My biggest concern? Open world bloat. Every AAA game thinks it needs to be the size of Texas with 500 collectibles scattered across the map. Bond works best in focused, mission-based scenarios. Give me a perfectly crafted casino infiltration over a generic "explore this empty city" any day of the week.
Hot take: I'd rather have 8 incredible missions than 50 mediocre ones. Quality over quantity, people. This isn't Assassin's Creed where you need 200 hours of content to justify the price tag.
The Multiplayer Question Nobody's Talking About
Here's something that's been bugging me - nobody's really talking about multiplayer yet. GoldenEye's split-screen was iconic, but we're in 2024 now. What does modern Bond multiplayer even look like?
Do we get some battle royale nonsense? Please no. Extraction-based modes like Tarkov? Maybe, but that feels too hardcore for Bond. Honestly, I'm hoping they just nail the single-player experience first and worry about multiplayer later. Too many games try to be everything to everyone and end up being nothing to no one.
The Hardware Reality Check
If this game lives up to the hype, you're gonna want proper specs to experience it. I'm talking about a system that won't choke when there's explosions, smoke effects, and ray-traced reflections happening simultaneously.
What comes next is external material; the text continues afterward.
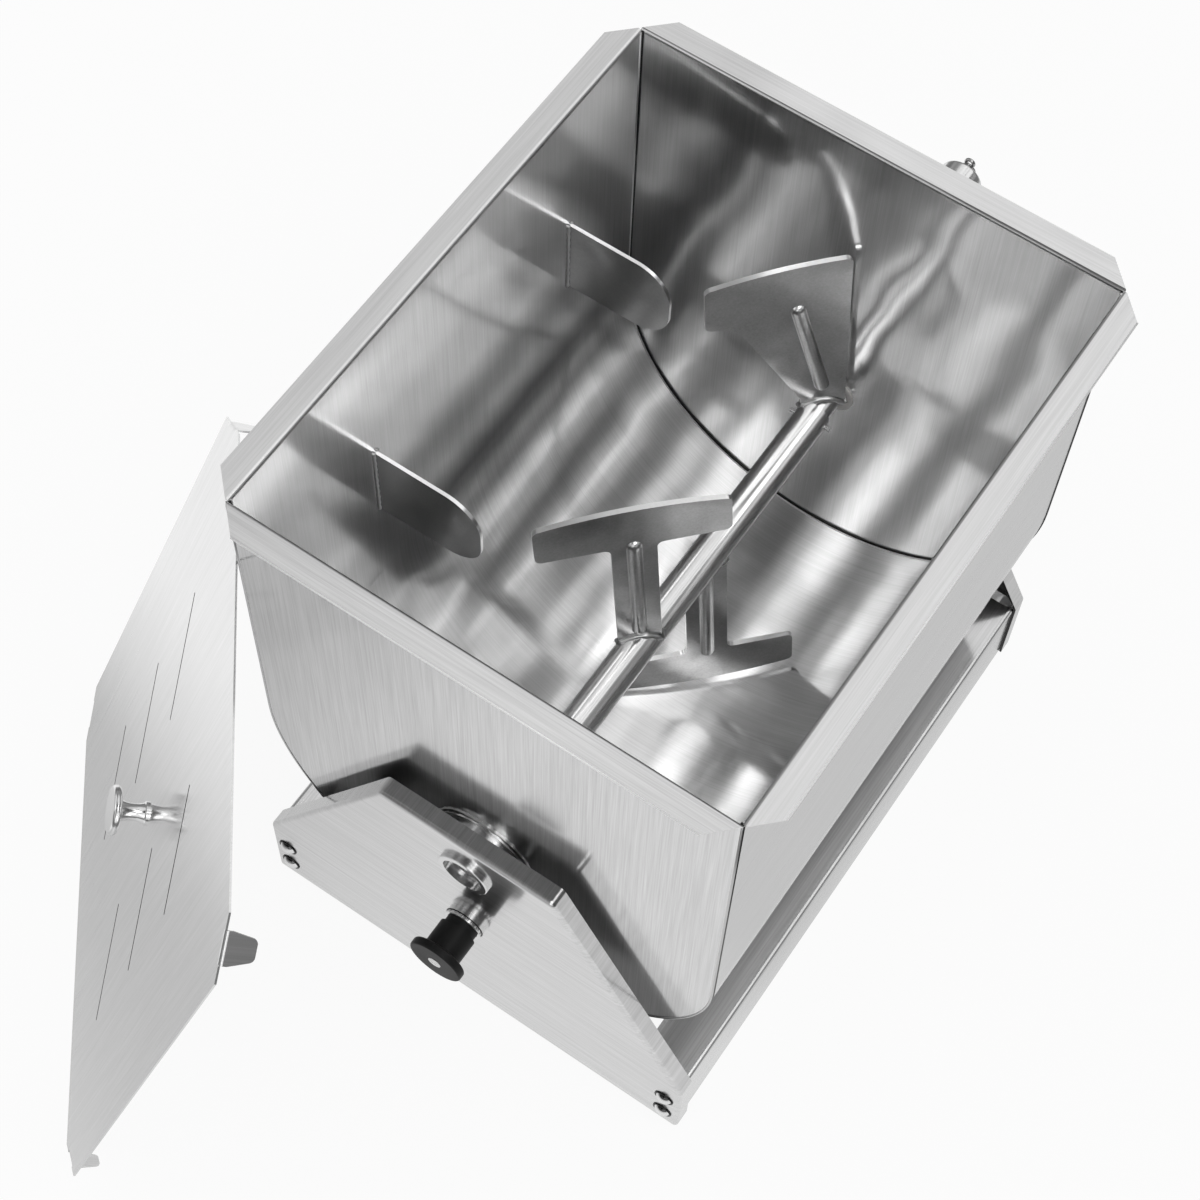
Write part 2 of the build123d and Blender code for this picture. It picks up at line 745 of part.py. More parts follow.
def lid_knob():
    """Spool knob turned from bar."""
    top = lid_sheet + lid_knob_height
    rim = top - lid_knob_rim
    foot = lid_knob_base_radius
    flat = lid_knob_rim_radius - lid_knob_rim / 3
    corners = [
        (0, lid_sheet),
        (foot, lid_sheet),
        (foot, lid_sheet + 1.2),
        (foot - 0.9, lid_sheet + 1.8),
        (foot, rim),
        (flat, rim),
        (flat, top),
        (0, top),
        (0, lid_sheet),
    ]
    edges = [Line(a, b) for a, b in zip(corners, corners[1:])]
    waist = (lid_knob_waist_radius, lid_sheet + 0.4 * lid_knob_height)
    edges[3] = ThreePointArc(corners[3], waist, corners[4])
    edges[5] = ThreePointArc(corners[5], (lid_knob_rim_radius, (rim + top) / 2), corners[6])
    knob = revolve(Plane.XZ * make_face(Curve() + edges), axis=Axis.Z)
    bore = Cylinder(lid_screw_radius + seat, lid_screw_depth + fine)
    knob -= Pos(0, 0, lid_sheet + lid_screw_depth / 2) * bore
    return lid_frame().location * knob


def lid_knob_screw():
    head = Rot(180, 0, 0) * dome(4.5, 2.4)
    start = -lid_washer - 0.1
    end = lid_sheet + lid_screw_depth - 0.5
    shank = Pos(0, 0, (start + end) / 2) * Cylinder(lid_screw_radius, end - start)
    return lid_frame().location * (Pos(0, 0, -lid_washer) * head + shank)


def lid_knob_washer():
    washer = Cylinder(lid_washer_radius, lid_washer) - Cylinder(lid_screw_radius + seat, 2 * lid_washer)
    return lid_frame().location * (Pos(0, 0, -lid_washer / 2) * washer)


def front_axle_stub():
    body = rod(spindle_radius, stub_outer_end, stub_outer_end + stub_length)
    return on_shaft(chamfer(body.edges().group_by(Axis.Y)[-1], 0.8))


def inner_spindle_bush():
    body = rod(nylon_flange_radius, half_length - nylon_flange, half_length)
    body += rod(nylon_radius, half_length - nylon_flange, half_length + nylon_length)
    return on_shaft(body - rod(spindle_radius + running, half_length - 5, half_length + 20))


def outer_spindle_bush():
    body = rod(nylon_cap_radius, journal_end, journal_end + nylon_cap)
    body += rod(nylon_radius, journal_end - nylon_length, journal_end + nylon_cap)
    return on_shaft(body - rod(spindle_radius + running, journal_end - 20, journal_end + 5))


def front_thrust_washer():
    return on_shaft(ring(tube_radius, spindle_radius + running, -half_length, tube_front_end - 0.1))


def build_parts():
    front_holes = stand_holes() + [(plunger_barrel_radius, 0.0, plunger_height)]
    right = rail()
    bush = bearing_bush()
    t_rib = ((0.0, t_rib_foot), (0.0, head_inner_edge))
    end_rib = ((0.0, end_rib_foot), (-end_rib_lean, end_tab_low + blade_corner))
    parts = {
        "front_stand": stand(front_holes),
        "rear_stand": rear_copy(stand(stand_holes())),
        "right_rail": right,
        "left_rail": mirror(right, about=Plane.YZ),
        "stand_screws": at_each_screw(stand_screw()),
        "stand_nuts": at_each_screw(stand_nut()),
        "rubber_feet": at_each_foot(rubber_foot()),
        "foot_screws": at_each_foot(foot_screw()),
        "foot_nuts": at_each_foot(foot_nut()),
        "front_bearing_bush": bush,
        "rear_bearing_bush": rear_copy(bush),
        "plunger_barrel": plunger_barrel(),
        "plunger_guide": plunger_guide(),
        "plunger_collar": plunger_collar(),
        "plunger_nut": plunger_nut(),
        "plunger_spring": plunger_spring(),
        "plunger_pin": plunger_pin(),
        "plunger_knob": plunger_knob(),
        "plunger_cap": plunger_cap(),
        "hopper_shell": hopper_shell(),
        "front_wall": end_wall(spindle_radius),
        "rear_wall": rear_copy(end_wall(nylon_radius)),
        "front_trunnion": trunnion(spindle_radius),
        "rear_trunnion": rear_copy(trunnion(nylon_radius)),
        "locking_boss": locking_boss(),
        "front_axle_stub": front_axle_stub(),
        "inner_spindle_bush": inner_spindle_bush(),
        "outer_spindle_bush": outer_spindle_bush(),
        "front_thrust_washer": front_thrust_washer(),
        "mixer_tube": mixer_tube(),
        "drive_spindle": drive_spindle(),
        "drive_pin": drive_pin(),
        "front_end_paddle": paddle(end_outline(), end_rib, -end_station, True),
        "rear_end_paddle": paddle(end_outline(), end_rib, end_station, False),
        "crank_arm": crank_arm(),
        "crank_hub": crank_hub(),
        "crank_hub_pin": crank_hub_pin(),
        "crank_washer": crank_washer(),
        "grip_spindle": grip_spindle(),
        "grip_washers": grip_washers(),
        "split_pin": split_pin(),
        "crank_grip": crank_grip(),
        "lid_panel": lid_panel(),
        "lid_knob": lid_knob(),
        "lid_knob_screw": lid_knob_screw(),
        "lid_knob_washer": lid_knob_washer(),
    }
    for name, station in baffle_stations.items():
        parts[name] = baffle(station)
    for name, station in t_stations.items():
        parts[name] = paddle(t_outline(), t_rib, station, name == "rear_t_paddle")
    return parts


os.makedirs("parts", exist_ok=True)
for name, shape in build_parts().items():
    export_step(shape, f"parts/{name}.step")
    print(name, round(shape.volume), shape.is_valid)
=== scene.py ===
from math import cos, pi, radians, sin, sqrt

import bmesh
import bpy
from mathutils import Matrix, Vector


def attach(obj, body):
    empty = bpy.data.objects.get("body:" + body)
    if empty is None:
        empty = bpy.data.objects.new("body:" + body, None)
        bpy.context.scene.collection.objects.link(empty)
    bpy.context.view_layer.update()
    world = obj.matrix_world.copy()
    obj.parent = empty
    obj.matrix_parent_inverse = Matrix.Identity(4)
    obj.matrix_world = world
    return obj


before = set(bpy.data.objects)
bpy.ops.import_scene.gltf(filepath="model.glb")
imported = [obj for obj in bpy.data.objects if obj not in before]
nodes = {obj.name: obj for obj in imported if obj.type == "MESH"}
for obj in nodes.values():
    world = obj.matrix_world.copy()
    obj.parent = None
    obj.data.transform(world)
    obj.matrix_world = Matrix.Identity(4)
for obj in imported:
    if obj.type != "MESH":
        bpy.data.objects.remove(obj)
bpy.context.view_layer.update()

scene = bpy.context.scene
print("frame loaded:", len(nodes), "nodes")

# metres and degrees, the same places as in the model
shaft = dict(height=0.189, tubeRadius=0.010, turn=-4.7)
hopper = dict(halfWidth=0.140, halfLength=0.170, sheet=0.0012, rim=0.4045)
# across and along are the lid's middle in its own plane, and the slots lie within their reach of it
lidPose = dict(
    heading=37.2, lean=20.25, across=0.1045, along=0.0659, outward=(-0.7473, -0.5672, 0.3461),
    slotsAcross=0.1, slotsAlong=0.135, slotSide=0.5,
)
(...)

Because let's face it - if you can't see Bond's perfectly styled hair reflecting in his Omega Seamaster, what's even the point?
For those building new rigs specifically for this, Build your custom gaming PC with BitCrate might be worth checking out. You'll want something that can handle whatever IO decides to throw at us, plus room to grow for future titles.
But honestly? Don't build a whole system around one game that isn't even out yet. That's how you end up with a $3000 paperweight when the game turns out to be another disappointment.
Why This Might Actually Be Different
Look, I've been burned by gaming hype before. We all have. But there's something different about IO's approach that gives me hope. They're not trying to reinvent the wheel - they're taking what worked in Hitman and adapting it for Bond's world.
The studio knows how to create memorable moments. Remember the Miami level in Hitman 2? That feeling of infiltrating a high-stakes event while maintaining your cover? That's pure Bond energy right there. Scale that up with better tech, more gadgets, and Aston Martin chase sequences, and we might actually have something special.
Plus, they're not rushing it. No firm release date, no ridiculous marketing campaign promising features they can't deliver. Just steady development and occasional updates. That's how you know a studio is serious about getting it right.
Whether this becomes the definitive Bond game or another disappointment depends entirely on execution. But for the first time since I started building gaming PCs professionally, I'm genuinely excited to see what happens. The tech is finally here to do Bond justice - question is whether IO can stick the landing.
Time will tell if this is our Casino Royale moment or just another Quantum of Solace. But ngl, I'm ready to be hurt again if it means we might finally get the Bond game we deserve.